**Work to be completed:** Quote, verbatim, all material below, without pictures.

╭──

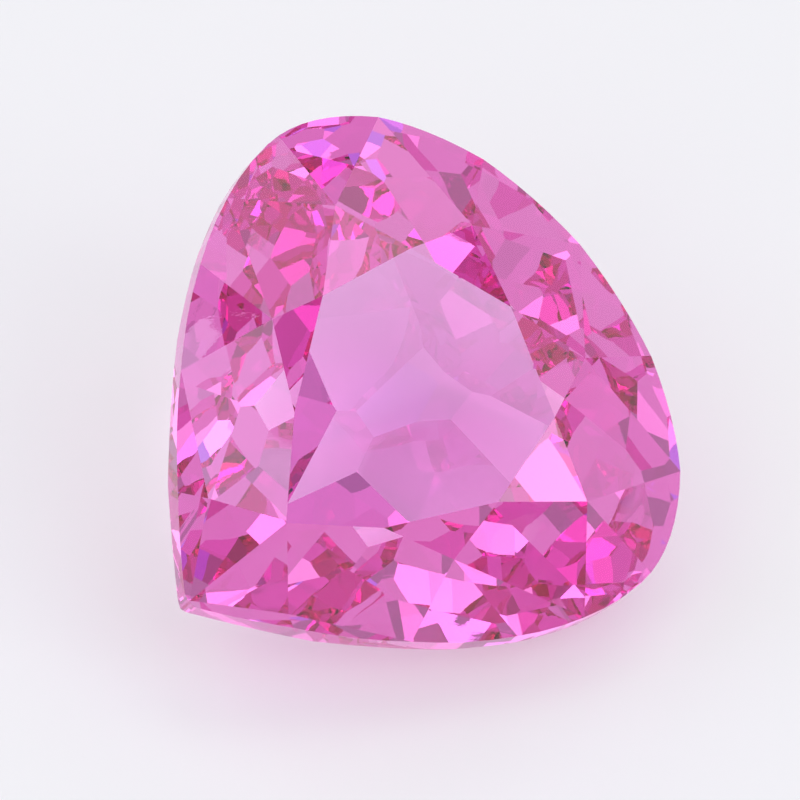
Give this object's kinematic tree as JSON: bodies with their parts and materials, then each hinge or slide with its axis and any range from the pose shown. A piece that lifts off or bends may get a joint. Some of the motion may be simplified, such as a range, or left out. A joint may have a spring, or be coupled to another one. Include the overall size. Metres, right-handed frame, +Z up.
{
  "type": "cut pear-shaped pink sapphire",
  "caption": "Loose cut gemstone: a broad pear outline, nearly as wide as long, with a large table, brilliant-style crown, thin girdle and stepped pavilion, in clear cool pink.",
  "frame": {"origin": "bottom centre of the stone's box as it lies: the level of the facet it rests on, under the middle of the box", "axes": "+Z up, away from the surface it lies on; the table faces up and towards -Y; the tip points towards -X and -Y"},
  "size_m": [0.0064, 0.0062, 0.0045],
  "materials": {
    "sapphire": "polished"
  },
  "bodies": {
    "root": {"sapphire": "sapphire"}
  },
  "joints": []
}
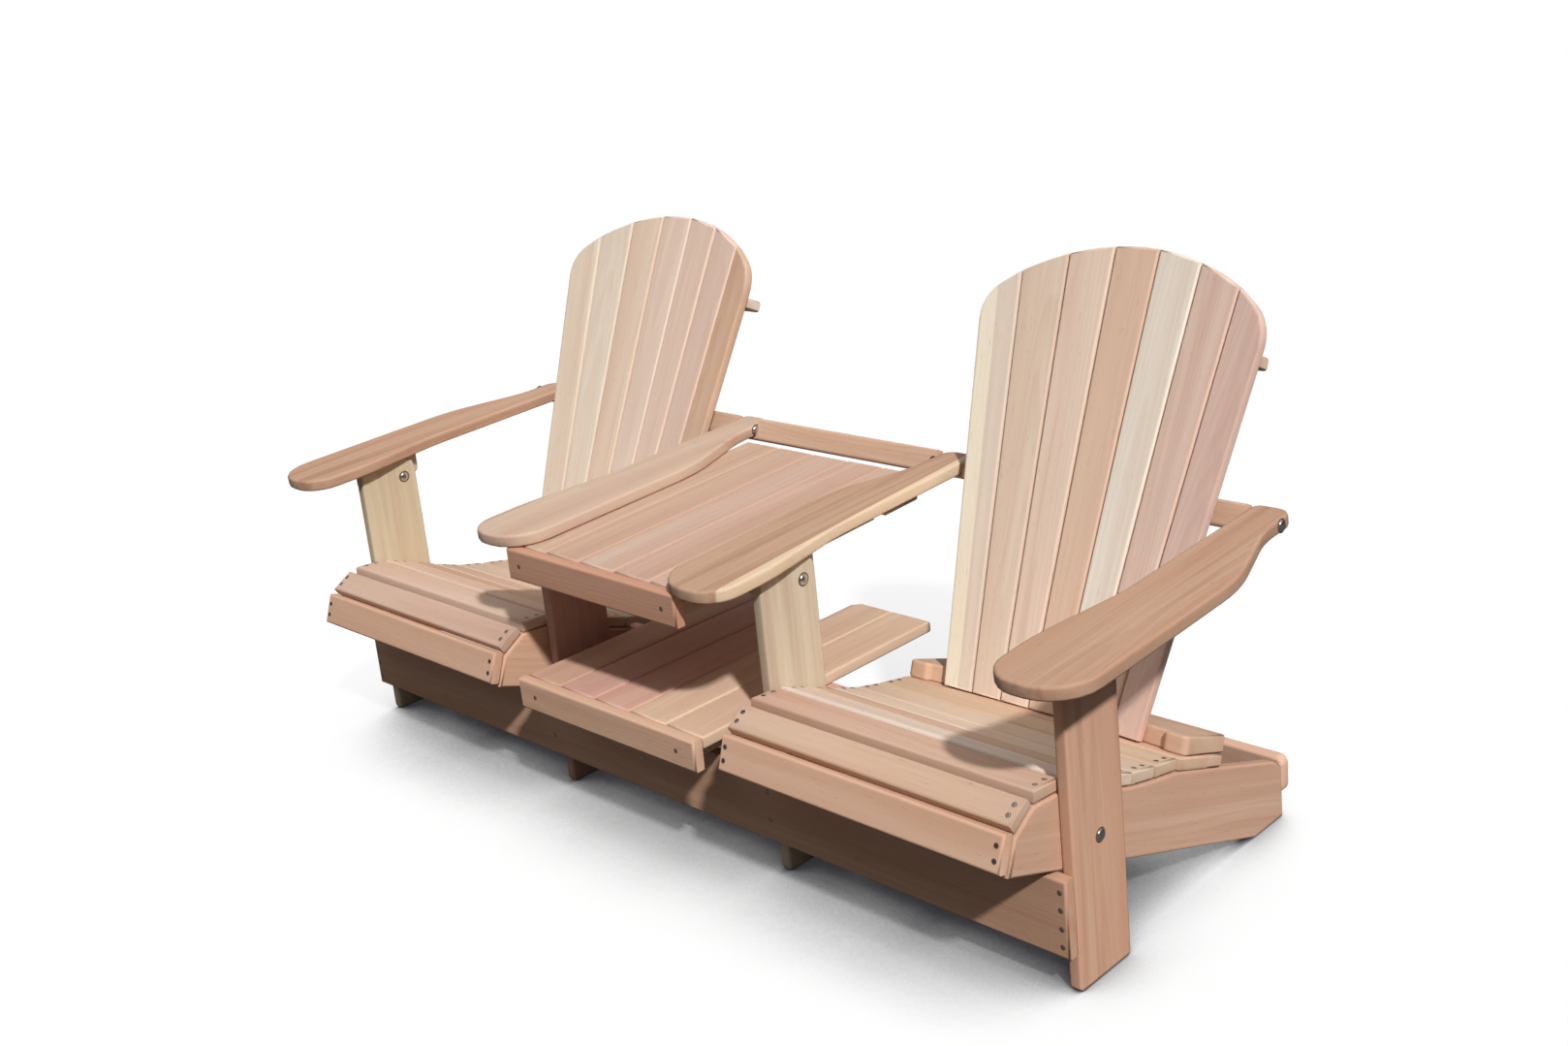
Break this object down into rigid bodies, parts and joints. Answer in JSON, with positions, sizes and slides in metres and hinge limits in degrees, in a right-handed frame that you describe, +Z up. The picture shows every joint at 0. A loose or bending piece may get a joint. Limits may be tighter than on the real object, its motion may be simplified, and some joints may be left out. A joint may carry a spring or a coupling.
{
  "type": "adirondack loveseat",
  "caption": "Outdoor adirondack loveseat of cedar boards: twin fan-backed seats with flat arms, joined by a table top and a low shelf.",
  "frame": {"origin": "on the floor, below the middle of the whole box", "axes": "+X to the right as seen from the front, +Y to the rear, +Z up"},
  "size_m": [2.116, 0.8674, 1.0009],
  "materials": {
    "cedar": "unfinished, sanded, straight fine grain",
    "stainless": "satin"
  },
  "bodies": {
    "root": {"front_apron": "cedar", "left_outer_leg": "cedar", "left_inner_leg": "cedar", "left_outer_side_rail": "cedar", "left_inner_side_rail": "cedar", "left_seat_slat_1": "cedar", "left_seat_slat_2": "cedar", "left_seat_slat_3": "cedar", "left_seat_slat_4": "cedar", "left_seat_slat_5": "cedar", "left_seat_slat_6": "cedar", "left_seat_slat_7": "cedar", "left_seat_slat_8": "cedar", "left_back_foot_block": "cedar", "left_back_slat_1": "cedar", "left_back_slat_2": "cedar", "left_back_slat_3": "cedar", "left_back_slat_4": "cedar", "left_back_slat_5": "cedar", "left_back_slat_6": "cedar", "left_back_slat_7": "cedar", "left_outer_arm": "cedar", "left_inner_arm": "cedar", "left_rear_stretcher": "cedar", "right_outer_leg": "cedar", "right_inner_leg": "cedar", "right_outer_side_rail": "cedar", "right_inner_side_rail": "cedar", "right_seat_slat_1": "cedar", "right_seat_slat_2": "cedar", "right_seat_slat_3": "cedar", "right_seat_slat_4": "cedar", "right_seat_slat_5": "cedar", "right_seat_slat_6": "cedar", "right_seat_slat_7": "cedar", "right_seat_slat_8": "cedar", "right_back_foot_block": "cedar", "right_back_slat_1": "cedar", "right_back_slat_2": "cedar", "right_back_slat_3": "cedar", "right_back_slat_4": "cedar", "right_back_slat_5": "cedar", "right_back_slat_6": "cedar", "right_back_slat_7": "cedar", "right_outer_arm": "cedar", "right_inner_arm": "cedar", "right_rear_stretcher": "cedar", "arm_rail": "cedar", "table_board_1": "cedar", "table_board_2": "cedar", "table_board_3": "cedar", "table_board_4": "cedar", "table_board_5": "cedar", "table_front_board": "cedar", "shelf_board_1": "cedar", "shelf_board_2": "cedar", "shelf_board_3": "cedar", "shelf_board_4": "cedar", "shelf_board_5": "cedar", "shelf_front_board": "cedar"}
  },
  "joints": []
}
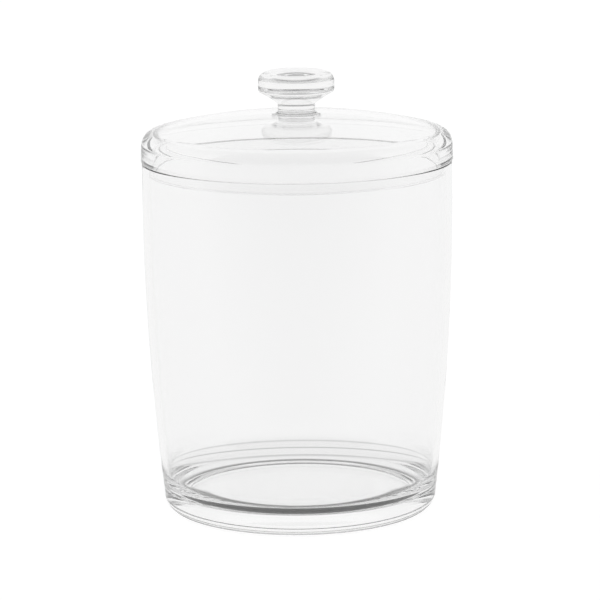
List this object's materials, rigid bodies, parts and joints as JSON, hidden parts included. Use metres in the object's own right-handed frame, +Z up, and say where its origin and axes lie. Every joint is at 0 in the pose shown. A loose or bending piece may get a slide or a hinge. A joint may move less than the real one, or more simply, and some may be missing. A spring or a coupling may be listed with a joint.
{
  "type": "storage canister",
  "caption": "Clear plastic storage canister with a gently drawn-in wall, a thick rounded base and a lift-off domed lid with a solid round knob",
  "frame": {"origin": "centre of the base, on the surface that the canister stands on", "axes": "Z up along the axis that every piece is turned about; X to the right as the picture shows it, Y away from the camera"},
  "size_m": [0.161, 0.161, 0.2293],
  "materials": {
    "clear_body": "polished clear moulding",
    "clear_lid": "polished clear moulding",
    "clear_knob": "polished clear solid moulding"
  },
  "bodies": {
    "canister": {"canister": "clear_body"},
    "lid": {"lid": "clear_lid", "knob": "clear_knob"}
  },
  "joints": [
    {"name": "lid_lift", "type": "slide", "parent": "canister", "child": "lid", "axis": [0, 0, 1], "range_m": [0, 0.1]}
  ]
}
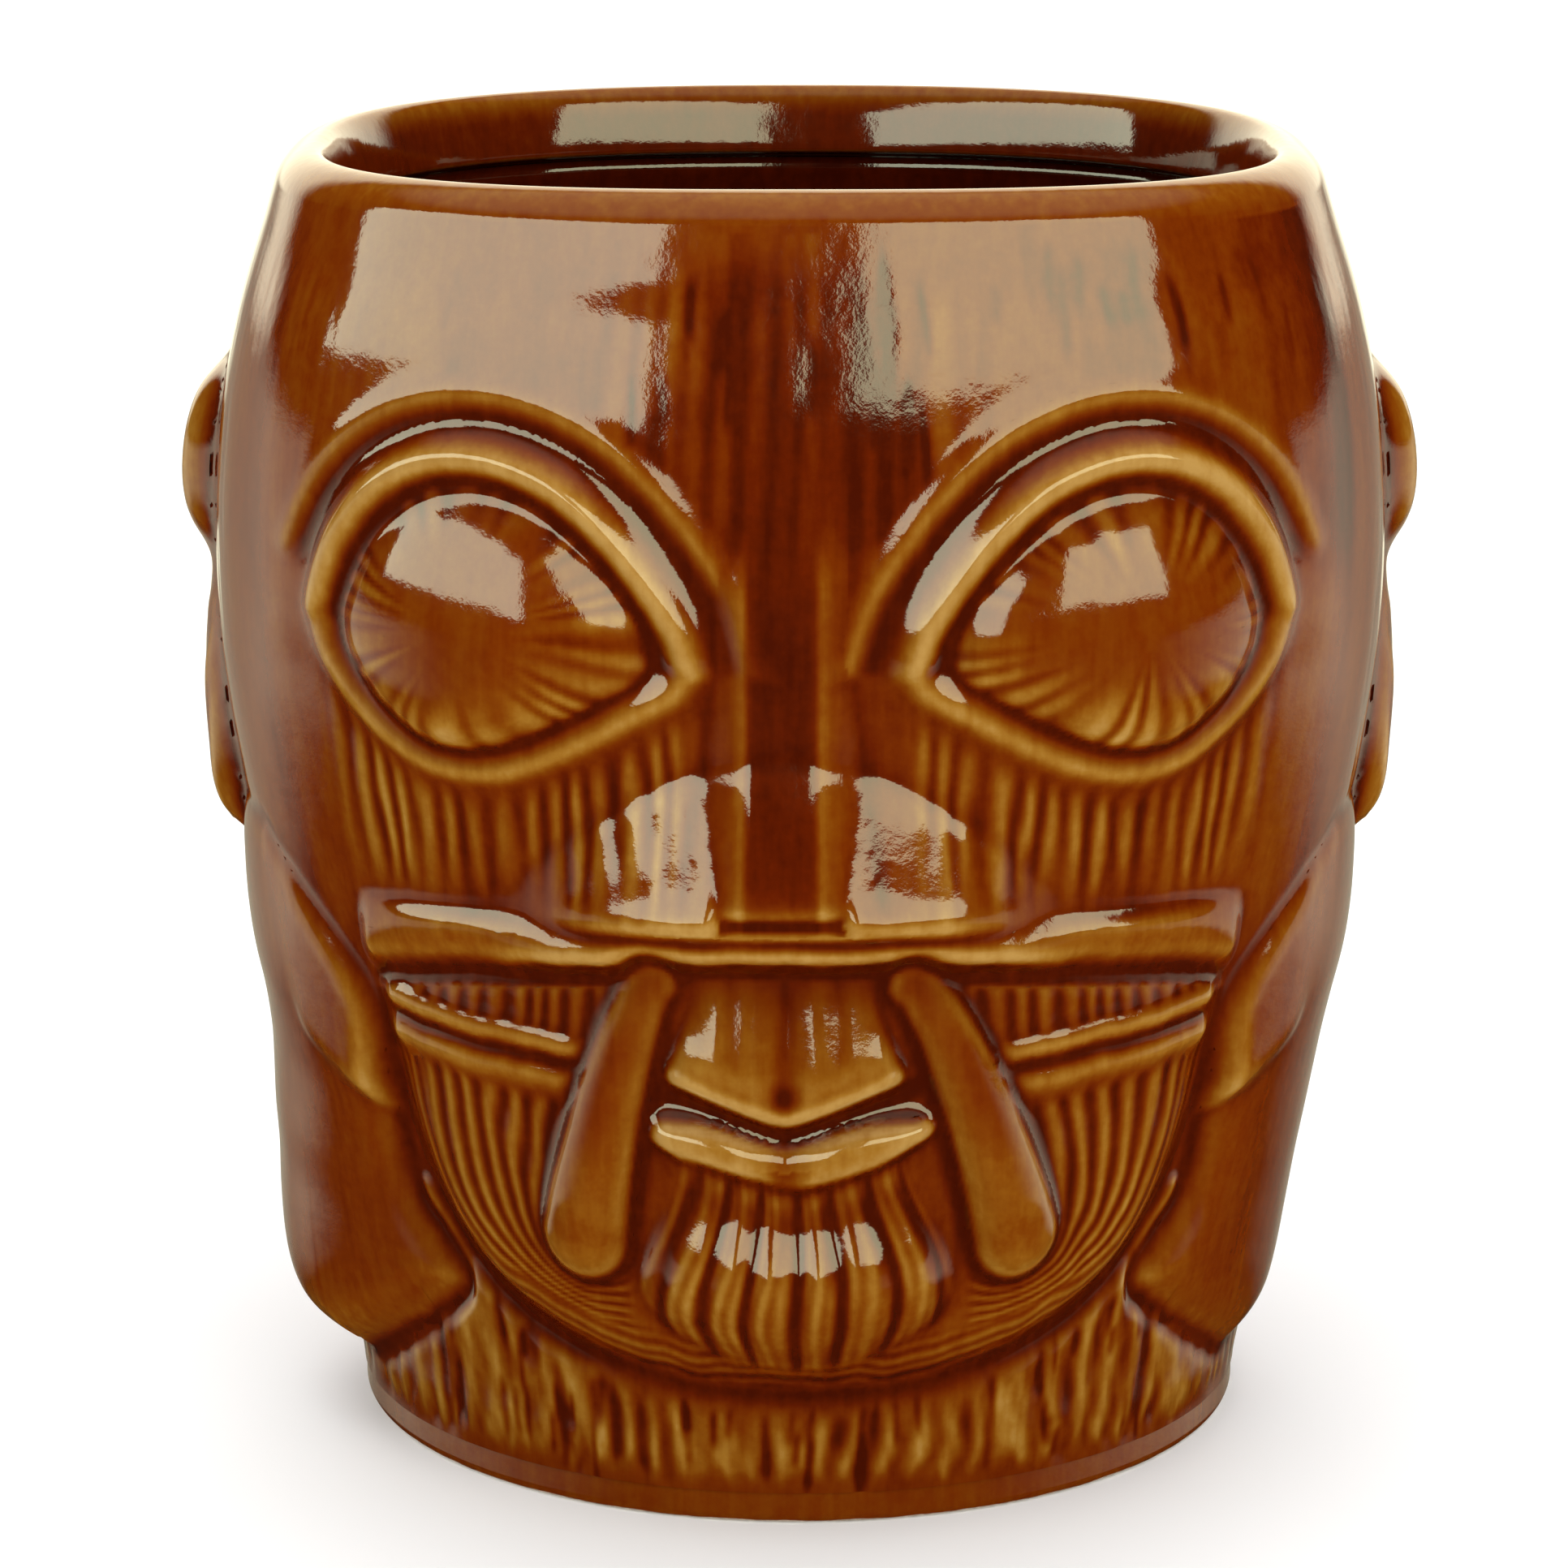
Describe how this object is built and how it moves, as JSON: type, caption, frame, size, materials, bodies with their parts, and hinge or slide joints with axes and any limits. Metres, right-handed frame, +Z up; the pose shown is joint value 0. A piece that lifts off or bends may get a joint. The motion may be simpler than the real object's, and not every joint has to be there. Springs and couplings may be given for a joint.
{
  "type": "tiki mug",
  "caption": "Glazed ceramic drinking mug shaped as a carved tiki mask, with big almond eyes, tusks at the mouth, side ears and a plain round foot.",
  "frame": {"origin": "middle of the foot, on the table", "axes": "+Z up out of the mouth, the mask looks along -Y, +X to the right of someone who faces the mask"},
  "size_m": [0.0966, 0.0902, 0.1],
  "materials": {
    "treacle_glaze": "glossy transparent brown glaze that pools dark in grooves",
    "honey_glaze": "the same glossy glaze, thinner and lighter over raised edges",
    "dark_glaze": "the same glossy glaze, thick and red-brown",
    "bare_clay": "matt unglazed stoneware, wiped clean of glaze"
  },
  "bodies": {
    "root": {"foot_ring": "bare_clay", "vessel_floor": "treacle_glaze", "vessel_wall": "treacle_glaze", "rim_lip": "treacle_glaze", "neck_collar": "treacle_glaze", "jaw_plate": "treacle_glaze", "beard": "honey_glaze", "upper_lip": "honey_glaze", "lower_lip": "honey_glaze", "mouth_ridge": "honey_glaze", "teeth_left": "honey_glaze", "teeth_right": "honey_glaze", "tusk_left": "treacle_glaze", "tusk_right": "treacle_glaze", "nose": "dark_glaze", "eyeball_left": "honey_glaze", "eyeball_right": "honey_glaze", "eyelid_left": "honey_glaze", "eyelid_right": "honey_glaze", "brow_left": "treacle_glaze", "brow_right": "treacle_glaze", "ear_left": "treacle_glaze", "ear_right": "treacle_glaze", "earlobe_left": "treacle_glaze", "earlobe_right": "treacle_glaze"}
  },
  "joints": []
}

╰──

**Correct response:**
Give this object's kinematic tree as JSON: bodies with their parts and materials, then each hinge or slide with its axis and any range from the pose shown. A piece that lifts off or bends may get a joint. Some of the motion may be simplified, such as a range, or left out. A joint may have a spring, or be coupled to another one. Include the overall size. Metres, right-handed frame, +Z up.
{
  "type": "cut pear-shaped pink sapphire",
  "caption": "Loose cut gemstone: a broad pear outline, nearly as wide as long, with a large table, brilliant-style crown, thin girdle and stepped pavilion, in clear cool pink.",
  "frame": {"origin": "bottom centre of the stone's box as it lies: the level of the facet it rests on, under the middle of the box", "axes": "+Z up, away from the surface it lies on; the table faces up and towards -Y; the tip points towards -X and -Y"},
  "size_m": [0.0064, 0.0062, 0.0045],
  "materials": {
    "sapphire": "polished"
  },
  "bodies": {
    "root": {"sapphire": "sapphire"}
  },
  "joints": []
}
Break this object down into rigid bodies, parts and joints. Answer in JSON, with positions, sizes and slides in metres and hinge limits in degrees, in a right-handed frame that you describe, +Z up. The picture shows every joint at 0. A loose or bending piece may get a joint. Limits may be tighter than on the real object, its motion may be simplified, and some joints may be left out. A joint may carry a spring or a coupling.
{
  "type": "adirondack loveseat",
  "caption": "Outdoor adirondack loveseat of cedar boards: twin fan-backed seats with flat arms, joined by a table top and a low shelf.",
  "frame": {"origin": "on the floor, below the middle of the whole box", "axes": "+X to the right as seen from the front, +Y to the rear, +Z up"},
  "size_m": [2.116, 0.8674, 1.0009],
  "materials": {
    "cedar": "unfinished, sanded, straight fine grain",
    "stainless": "satin"
  },
  "bodies": {
    "root": {"front_apron": "cedar", "left_outer_leg": "cedar", "left_inner_leg": "cedar", "left_outer_side_rail": "cedar", "left_inner_side_rail": "cedar", "left_seat_slat_1": "cedar", "left_seat_slat_2": "cedar", "left_seat_slat_3": "cedar", "left_seat_slat_4": "cedar", "left_seat_slat_5": "cedar", "left_seat_slat_6": "cedar", "left_seat_slat_7": "cedar", "left_seat_slat_8": "cedar", "left_back_foot_block": "cedar", "left_back_slat_1": "cedar", "left_back_slat_2": "cedar", "left_back_slat_3": "cedar", "left_back_slat_4": "cedar", "left_back_slat_5": "cedar", "left_back_slat_6": "cedar", "left_back_slat_7": "cedar", "left_outer_arm": "cedar", "left_inner_arm": "cedar", "left_rear_stretcher": "cedar", "right_outer_leg": "cedar", "right_inner_leg": "cedar", "right_outer_side_rail": "cedar", "right_inner_side_rail": "cedar", "right_seat_slat_1": "cedar", "right_seat_slat_2": "cedar", "right_seat_slat_3": "cedar", "right_seat_slat_4": "cedar", "right_seat_slat_5": "cedar", "right_seat_slat_6": "cedar", "right_seat_slat_7": "cedar", "right_seat_slat_8": "cedar", "right_back_foot_block": "cedar", "right_back_slat_1": "cedar", "right_back_slat_2": "cedar", "right_back_slat_3": "cedar", "right_back_slat_4": "cedar", "right_back_slat_5": "cedar", "right_back_slat_6": "cedar", "right_back_slat_7": "cedar", "right_outer_arm": "cedar", "right_inner_arm": "cedar", "right_rear_stretcher": "cedar", "arm_rail": "cedar", "table_board_1": "cedar", "table_board_2": "cedar", "table_board_3": "cedar", "table_board_4": "cedar", "table_board_5": "cedar", "table_front_board": "cedar", "shelf_board_1": "cedar", "shelf_board_2": "cedar", "shelf_board_3": "cedar", "shelf_board_4": "cedar", "shelf_board_5": "cedar", "shelf_front_board": "cedar"}
  },
  "joints": []
}
List this object's materials, rigid bodies, parts and joints as JSON, hidden parts included. Use metres in the object's own right-handed frame, +Z up, and say where its origin and axes lie. Every joint is at 0 in the pose shown. A loose or bending piece may get a slide or a hinge. A joint may move less than the real one, or more simply, and some may be missing. A spring or a coupling may be listed with a joint.
{
  "type": "storage canister",
  "caption": "Clear plastic storage canister with a gently drawn-in wall, a thick rounded base and a lift-off domed lid with a solid round knob",
  "frame": {"origin": "centre of the base, on the surface that the canister stands on", "axes": "Z up along the axis that every piece is turned about; X to the right as the picture shows it, Y away from the camera"},
  "size_m": [0.161, 0.161, 0.2293],
  "materials": {
    "clear_body": "polished clear moulding",
    "clear_lid": "polished clear moulding",
    "clear_knob": "polished clear solid moulding"
  },
  "bodies": {
    "canister": {"canister": "clear_body"},
    "lid": {"lid": "clear_lid", "knob": "clear_knob"}
  },
  "joints": [
    {"name": "lid_lift", "type": "slide", "parent": "canister", "child": "lid", "axis": [0, 0, 1], "range_m": [0, 0.1]}
  ]
}
Describe how this object is built and how it moves, as JSON: type, caption, frame, size, materials, bodies with their parts, and hinge or slide joints with axes and any limits. Metres, right-handed frame, +Z up; the pose shown is joint value 0. A piece that lifts off or bends may get a joint. The motion may be simpler than the real object's, and not every joint has to be there. Springs and couplings may be given for a joint.
{
  "type": "tiki mug",
  "caption": "Glazed ceramic drinking mug shaped as a carved tiki mask, with big almond eyes, tusks at the mouth, side ears and a plain round foot.",
  "frame": {"origin": "middle of the foot, on the table", "axes": "+Z up out of the mouth, the mask looks along -Y, +X to the right of someone who faces the mask"},
  "size_m": [0.0966, 0.0902, 0.1],
  "materials": {
    "treacle_glaze": "glossy transparent brown glaze that pools dark in grooves",
    "honey_glaze": "the same glossy glaze, thinner and lighter over raised edges",
    "dark_glaze": "the same glossy glaze, thick and red-brown",
    "bare_clay": "matt unglazed stoneware, wiped clean of glaze"
  },
  "bodies": {
    "root": {"foot_ring": "bare_clay", "vessel_floor": "treacle_glaze", "vessel_wall": "treacle_glaze", "rim_lip": "treacle_glaze", "neck_collar": "treacle_glaze", "jaw_plate": "treacle_glaze", "beard": "honey_glaze", "upper_lip": "honey_glaze", "lower_lip": "honey_glaze", "mouth_ridge": "honey_glaze", "teeth_left": "honey_glaze", "teeth_right": "honey_glaze", "tusk_left": "treacle_glaze", "tusk_right": "treacle_glaze", "nose": "dark_glaze", "eyeball_left": "honey_glaze", "eyeball_right": "honey_glaze", "eyelid_left": "honey_glaze", "eyelid_right": "honey_glaze", "brow_left": "treacle_glaze", "brow_right": "treacle_glaze", "ear_left": "treacle_glaze", "ear_right": "treacle_glaze", "earlobe_left": "treacle_glaze", "earlobe_right": "treacle_glaze"}
  },
  "joints": []
}